The fix: cache configure results across stages

The patch caches the configure results so they carry across all three stages instead of being recomputed each time. For a native bootstrap, where you are not cross-compiling, the configure answers are guaranteed stable, so reusing them is safe. Autoconf already has a site-cache mechanism for exactly this kind of reuse, and the patch leans on that idea to stop the redundant probing.

Tkachov was careful about correctness, which matters when you are touching the part of the toolchain everything else is built on:

"This roughly halves the time spent in configure (about a 43% reduction) and cuts the overall bootstrap wall time by about 15%, with no change in the generated configuration: the produced config headers are identical to a non-cached build and the stage 2 / stage 3 comparison still succeeds."

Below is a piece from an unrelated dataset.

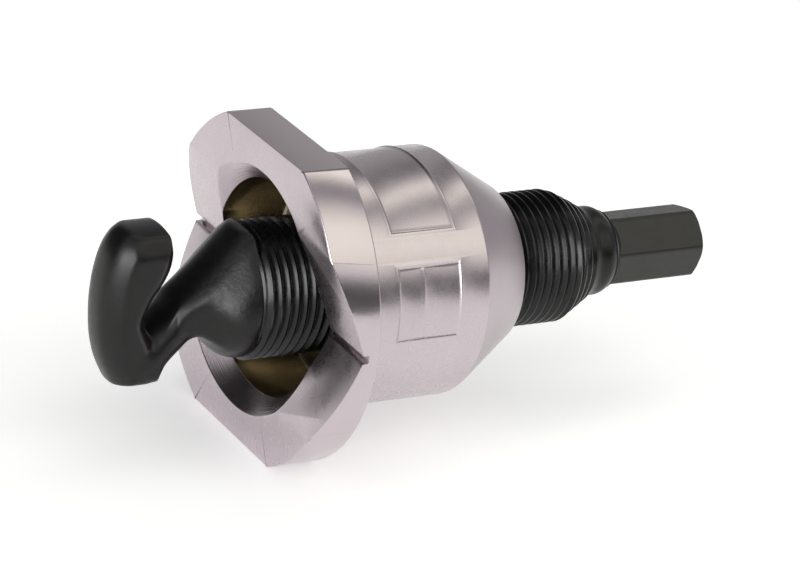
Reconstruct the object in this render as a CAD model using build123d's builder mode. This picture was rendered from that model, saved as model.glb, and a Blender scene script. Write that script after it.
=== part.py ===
"""Collar puller for pipe branches: a bell with a vee saddle, and a forged hook spindle screwed through it.

Millimetres. X runs along the spindle, from the hook (-X) to the hexagon (+X). The origin is where the
spindle's axis meets the plane of the bell's front face, and the two flange flats face +Z and -Z.
"""

import os

from build123d import *

# The thread that joins the two pieces
thread_diameter = 22.0
thread_clearance = 0.05

# The bell
flange_diameter = 56.0
flats_across = 50.0
flange_thickness = 8.0
barrel_wall = 2.9
barrel_end = 32.2
body_length = 43.4
rear_wall = 2.3
collar_room = 6.3
bore_depth = 15.2
mouth_flare = 2.8
mouth_flare_depth = 3.3
vee_width = 30.2
vee_depth = 5.5
slot_width = 1.2
slot_depth = 0.8
root_fillet = 1.0
edge_break = 0.4

# The forged head: a bowed slab with a crowned front, trimmed in the lathe to its swept diameter
head_sweep = 25.8
head_width = 11.0
head_reach = 26.8
head_bow = 29.6
bow_height = 1.0
crown_depth = 3.1
brow_height = 9.0
brow_run = 6.0
tip_depth = 10.9
tip_height = 9.3
crest_run = 1.5
back_round = 2.0
facet_height = 9.5
facet_width = 1.7
arm_depth = 6.9
heel_depth = 9.9
heel_corner = 1.5

# The neck between head and thread
crotch_height = -1.6
crotch_width = 2.3
crotch_drop = 1.6
crotch_step = 0.4
neck_width = 8.8
neck_height = 10.7
neck_sag = 0.9
neck_crown = 6.0
flare_crown = 9.0
flare_drop = 0.3
waist_reach = 9.6
waist_height = -4.4
waist_round = 3.0
flare_root = 14.0
flare_root_radius = 3.0
flare_middle = 7.4
flare_middle_radius = 6.6
flare_end_radius = 10.8
thread_start = 2.5
thread_chamfer = 0.8

# The spindle behind the bell
thread_behind = 12.0
thread_taper = 5.0
shoulder_front_radius = 8.15
shoulder_rear_radius = 6.65
shoulder_length = 5.2
core_radius = 4.94
running_clearance = 0.06
end_gap = 0.05
hex_across_flats = 11.0
hex_length = 17.8
hex_roll = 47.9
hex_chamfer = 0.35
hex_lead = 1.1

# Sizes that follow from the ones above
thread_radius = thread_diameter / 2
hole_radius = thread_radius + thread_clearance
bore_radius = thread_radius + collar_room
barrel_radius = bore_radius + barrel_wall
rear_radius = hole_radius + rear_wall
flange_radius = flange_diameter / 2
sweep_radius = head_sweep / 2
half_width = head_width / 2
thread_end = body_length + thread_behind
shoulder_start = thread_end + thread_taper
hex_start = shoulder_start + shoulder_length
hex_corner_radius = hex_across_flats / 3**0.5

os.makedirs("parts", exist_ok=True)

# Bell body: one turned piece with two flats milled on its flange
with BuildPart() as bell_body:
    with BuildSketch(Plane.XZ):
        with BuildLine():
            Polyline(
                (0, bore_radius + mouth_flare),
                (0, flange_radius - edge_break),
                (edge_break, flange_radius),
                (flange_thickness - edge_break, flange_radius),
                (flange_thickness, flange_radius - edge_break),
                (flange_thickness, barrel_radius),
                (barrel_end, barrel_radius),
                (body_length - edge_break, rear_radius),
                (body_length, rear_radius - edge_break),
                (body_length, hole_radius + edge_break),
                (body_length - edge_break, hole_radius),
                (bore_depth + edge_break, hole_radius),
                (bore_depth, hole_radius + edge_break),
                (bore_depth, bore_radius),
                (mouth_flare_depth, bore_radius),
                close=True,
            )
        make_face()
        root = vertices().sort_by_distance((flange_thickness, barrel_radius))[0]
        fillet(root, root_fillet)
    revolve(axis=Axis.X)

    with BuildSketch(Plane.YZ):
        Rectangle(flange_diameter, flats_across)
    extrude(amount=body_length, mode=Mode.INTERSECT)

    # The vee that seats on the pipe, with a relief slot along its bottom
    with BuildSketch(Plane.XZ):
        Polygon((0, vee_width / 2), (0, -vee_width / 2), (vee_depth, 0), align=None)
        with Locations((vee_depth, 0)):
            Rectangle(2 * slot_depth, slot_width)
    extrude(amount=flange_radius, both=True, mode=Mode.SUBTRACT)
bell_body.part.label = "bell_body"

# Named places in the plane of the hook, X and Z
front = -head_reach
beyond = sweep_radius + 1
bow_centre = front + head_bow


def bow_at(height):
    """Where the bowed front lies at a height."""
    return bow_centre - (head_bow**2 - (height - bow_height) ** 2) ** 0.5


crotch_back = Vector(front + arm_depth, crotch_height)
crotch = crotch_back + Vector(crotch_width, -crotch_drop)
tip_back = Vector(front + tip_depth, tip_height)
heel_back = Vector(front + heel_depth, -sweep_radius + heel_corner)
waist = Vector(-waist_reach, waist_height)

# The crest of the neck bends evenly from its foot in the crotch to its top at the thread
neck_foot = crotch + Vector(0, crotch_step)
neck_top = Vector(-thread_start, neck_height)
neck_span = neck_top - neck_foot
neck_run = neck_span.normalized()
neck_up = Vector(-neck_run.Y, neck_run.X)
neck_middle = (neck_top + neck_foot) / 2 - neck_up * neck_sag
bend_radius = neck_span.length**2 / (8 * neck_sag) + neck_sag / 2
bend_centre = neck_middle + neck_up * bend_radius
crest_plane = Plane(
    (neck_middle.X, 0, neck_middle.Y), x_dir=(0, 1, 0), z_dir=(neck_run.X, 0, neck_run.Y)
)


def above_crest(radius, drop=0):
    """What lies above a round top across the neck, its middle at a drop below the crest."""
    with BuildSketch(crest_plane) as above:
        with Locations((0, -radius - drop)):
            Rectangle(2 * head_sweep, head_sweep + radius, align=(Align.CENTER, Align.MIN))
            Circle(radius, mode=Mode.SUBTRACT)
    return above.sketch


# Head: its side profile, crossed with a crowned section that follows the bow
with BuildPart() as head:
    with BuildSketch(Plane.XZ):
        with BuildLine():
            brow = (bow_at(brow_height), brow_height)
            chin = (bow_at(-beyond), -beyond)
            ThreePointArc(brow, (front, bow_height), chin)
            Polyline(chin, (heel_back.X, -beyond), heel_back, crotch)
            TangentArc(crotch_back, crotch, tangent=(0, -1))
            rise = TangentArc(crotch_back, (crotch_back + tip_back) / 2, tangent=(0, 1))
            knuckle = TangentArc(rise @ 1, tip_back, tangent=rise % 1)
            crest = TangentArc(knuckle @ 1, (tip_back.X - crest_run, beyond), tangent=knuckle % 1)
            Polyline(crest @ 1, (brow[0] + brow_run, beyond), brow)
        make_face()
    extrude(amount=half_width, both=True)
    upper_edges = edges().filter_by_position(Axis.Z, 0, sweep_radius)
    back_edges = upper_edges.filter_by_position(Axis.X, crotch_back.X, 0)
    fillet(back_edges.filter_by(Axis.Y, reverse=True), back_round)

    with BuildSketch(Plane.XY.offset(bow_height)):
        with BuildLine():
            crown_edge = front + crown_depth
            ThreePointArc((crown_edge, -half_width), (front, 0), (crown_edge, half_width))
            Polyline(
                (crown_edge, half_width),
                (-flare_root, half_width),
                (-flare_root, -half_width),
                (crown_edge, -half_width),
            )
        make_face()
    revolve(axis=Axis((bow_centre, 0, bow_height), (0, 1, 0)), mode=Mode.INTERSECT)

    # Two facets ground on the corners of the tip
    with BuildSketch(Plane.YZ):
        facet_half = half_width - facet_width
        Polygon(
            (-half_width, -beyond),
            (half_width, -beyond),
            (half_width, facet_height),
            (facet_half, sweep_radius),
            (-facet_half, sweep_radius),
            (-half_width, facet_height),
            align=None,
        )
    extrude(amount=-head_reach, mode=Mode.INTERSECT)

# Neck: a strut that rises from the heel of the head to the thread, and a round flare, both crowned on top
with BuildPart() as strut:
    with BuildSketch(Plane.XZ):
        with BuildLine():
            foot = neck_foot - neck_run * crotch_width
            Polyline(foot, (-thread_start, beyond), (-thread_start, waist_height), waist, heel_back, foot)
        make_face()
        fillet(vertices().sort_by_distance((waist.X, waist.Y))[0], waist_round)
    extrude(amount=neck_width / 2, both=True)
    bend = Axis((bend_centre.X, 0, bend_centre.Y), (0, 1, 0))
    revolve(above_crest(neck_crown), axis=bend, mode=Mode.SUBTRACT)

with BuildPart() as flare:
    with BuildSketch(Plane.XZ):
        with BuildLine():
            root = (-flare_root, flare_root_radius)
            middle = (-flare_middle, flare_middle_radius)
            hollow = TangentArc(root, middle, tangent=(1, 0))
            swell = TangentArc(hollow @ 1, (-thread_start, flare_end_radius), tangent=hollow % 1)
            Polyline(swell @ 1, (-thread_start, 0), (-flare_root, 0), root)
        make_face()
    revolve(axis=Axis.X)
    extrude(above_crest(flare_crown, flare_drop), amount=head_sweep, both=True, mode=Mode.SUBTRACT)

# Hook spindle: the forging trimmed in the lathe, with a turned shank and a milled hexagon
with BuildPart() as hook_spindle:
    add(head.part)
    add(strut.part)
    add(flare.part)
    with BuildSketch(Plane.XZ):
        Rectangle(head_reach, sweep_radius, align=(Align.MAX, Align.MIN))
    revolve(axis=Axis.X, mode=Mode.INTERSECT)

    with BuildSketch(Plane.XZ):
        with BuildLine():
            Polyline(
                (-thread_start, 0),
                (-thread_start, thread_radius - thread_chamfer),
                (-thread_start + thread_chamfer, thread_radius),
                (thread_end, thread_radius),
                (shoulder_start, shoulder_front_radius),
                (shoulder_start, core_radius),
                (hex_start, core_radius),
                (hex_start, shoulder_rear_radius),
                (hex_start + hex_lead, hex_across_flats / 2),
                (hex_start + hex_lead, 0),
                close=True,
            )
        make_face()
    revolve(axis=Axis.X)
    with BuildSketch(Plane.YZ.offset(hex_start)):
        RegularPolygon(hex_corner_radius, 6, rotation=hex_roll)
    extrude(amount=hex_length)
    chamfer(faces().sort_by(Axis.X)[-1].edges(), hex_chamfer)
hook_spindle.part.label = "hook_spindle"

# Shoulder: the round ring of the taper between thread and hexagon
with BuildPart() as spindle_shoulder:
    with BuildSketch(Plane.XZ):
        with BuildLine():
            Polyline(
                (shoulder_start + end_gap, core_radius + running_clearance),
                (shoulder_start + end_gap, shoulder_front_radius),
                (hex_start - end_gap, shoulder_rear_radius),
                (hex_start - end_gap, core_radius + running_clearance),
                close=True,
            )
        make_face()
    revolve(axis=Axis.X)
spindle_shoulder.part.label = "spindle_shoulder"

for piece in (bell_body, hook_spindle, spindle_shoulder):
    export_step(piece.part, f"parts/{piece.part.label}.step")
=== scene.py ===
"""Looks of a collar puller: a nickel-plated bell with a vee saddle, and a blackened hook spindle.

Metres in Blender, millimetres in the names below. X runs along the spindle, from the hook (-X) to the
hexagon (+X), Z is up, and the origin is where the spindle's axis meets the bell's front face.
"""

import math

import bmesh
import bpy
import numpy as np
import openvdb
from mathutils import Matrix, Vector


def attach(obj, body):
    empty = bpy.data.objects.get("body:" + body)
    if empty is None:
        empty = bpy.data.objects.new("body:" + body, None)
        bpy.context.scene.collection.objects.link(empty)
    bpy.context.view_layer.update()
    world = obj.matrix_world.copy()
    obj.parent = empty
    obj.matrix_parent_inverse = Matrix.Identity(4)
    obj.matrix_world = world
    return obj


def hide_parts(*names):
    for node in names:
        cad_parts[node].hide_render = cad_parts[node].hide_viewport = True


MM = 0.001

# The bell
THREAD_RADIUS = 11.0
HOLE_RADIUS = 11.05
BORE_RADIUS = 17.3
BARREL_RADIUS = 20.2
REAR_RADIUS = 13.35
FLANGE_RADIUS = 28.0
FLAT_HEIGHT = 25.0
FLANGE_THICKNESS = 8.0
BARREL_END = 32.2
BODY_LENGTH = 43.4
BORE_DEPTH = 15.2
MOUTH_RADIUS = 20.1
MOUTH_FLARE_DEPTH = 3.3
VEE_HALF_WIDTH = 15.1
VEE_DEPTH = 5.5
SLOT_WIDTH = 1.2
SLOT_DEPTH = 0.8
EDGE_BREAK = 0.3
BELL_SEGMENTS = 288

# The two bare panels pressed into the barrel: X from and to, angle from and to (up from -Y), X of a divider
PANELS = [(15.2, 27.5, -7.2, 30.6, 20.3), (15.2, 27.6, 42.2, 137.8, None)]
RIM_HEIGHT = 0.13
RECESS_DEPTH = 0.14

# The thread and what is behind it
PITCH = 1.5
THREAD_DEPTH = 0.92
THREAD_START = -2.5
THREAD_END = 55.4
SHOULDER_START = 60.4
SHOULDER_FRONT_RADIUS = 8.15
SHOULDER_REAR_RADIUS = 6.65
HEX_START = 65.6
HEX_END = 83.4
HEX_FLAT = 5.5
HEX_ROLL = 47.9
HEX_CHAMFER_RADIUS = 5.6
CORE_RADIUS = 4.94
RING_BORE = 5.0
RING_GAP = 0.05
THREAD_SEGMENTS = 160
FIRST_CREST = -1.2

# The forged head
SWEEP_RADIUS = 12.9
HALF_WIDTH = 5.5
VOXEL = 0.2

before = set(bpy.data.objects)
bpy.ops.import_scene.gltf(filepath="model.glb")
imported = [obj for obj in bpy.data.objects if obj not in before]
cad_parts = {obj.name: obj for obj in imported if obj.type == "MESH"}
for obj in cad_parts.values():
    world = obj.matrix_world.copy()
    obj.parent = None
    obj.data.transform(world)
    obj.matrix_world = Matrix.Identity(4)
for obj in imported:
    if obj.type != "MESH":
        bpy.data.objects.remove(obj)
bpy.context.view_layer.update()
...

The work was bootstrapped and tested on aarch64-none-linux-gnu and x86_64-linux, and cross, Canadian, and --disable-bootstrap builds should be unaffected. That last point is the important guardrail. Cross-compiling is precisely the case where configure answers differ from the host, so the caching deliberately stays out of the way there.

Twitter image

Why this matters if you build toolchains

For a homelab that compiles its own toolchains, this is real wall-clock savings on every rebuild. If a bootstrap takes 30 minutes, a 15% cut hands you back four to five minutes per run. Multiply that across CI pipelines, distribution build farms, and anyone bisecting a compiler regression where you bootstrap repeatedly, and the aggregate time saved is substantial.

The pattern here is broader than GCC. Serial configuration phases are a recurring bottleneck across large C and C++ projects that still lean on Autoconf. The compute is embarrassingly idle while a shell script walks through feature tests one at a time. As core counts keep climbing on server parts, the relative cost of these serial sections only grows. A 64-core or 128-core machine makes the parallel compile phase fly, which makes the unparallelized configure phase a larger fraction of the total.

The pushback: hack versus cleanup

Not everyone on the list is sold on the approach. One responder called the configure-result caching more of a "hack" and argued the better long-term path is to clean up the configure scripts themselves. The suggestions included dropping configure checks now considered useless, potentially removing GNU Gold linker support, and pruning other remnants that have accumulated over decades.

The cleanup argument has merit on one axis the caching patch does not touch: cross-compiling. Caching only helps native bootstraps because cross builds genuinely need different answers. Trimming dead configure checks would speed up every build configuration, native and cross alike, because you simply stop running probes nobody needs anymore.

These two approaches are not mutually exclusive. Caching delivers a measurable win now with verified-identical output, while the deeper script cleanup is a larger, slower effort that pays off everywhere. The caching patch ships a result you can benchmark today; the cleanup is the kind of work that takes many patches across many releases.

The patch is out for testing now, so the numbers above are early figures rather than merged-and-final. For anyone who measures their builds, it is worth pulling the series and timing a make bootstrap on your own hardware. Configure overhead scales with your specific check set and storage latency, so your reduction may land above or below the 15% headline depending on how I/O-bound your box is during those serial probes.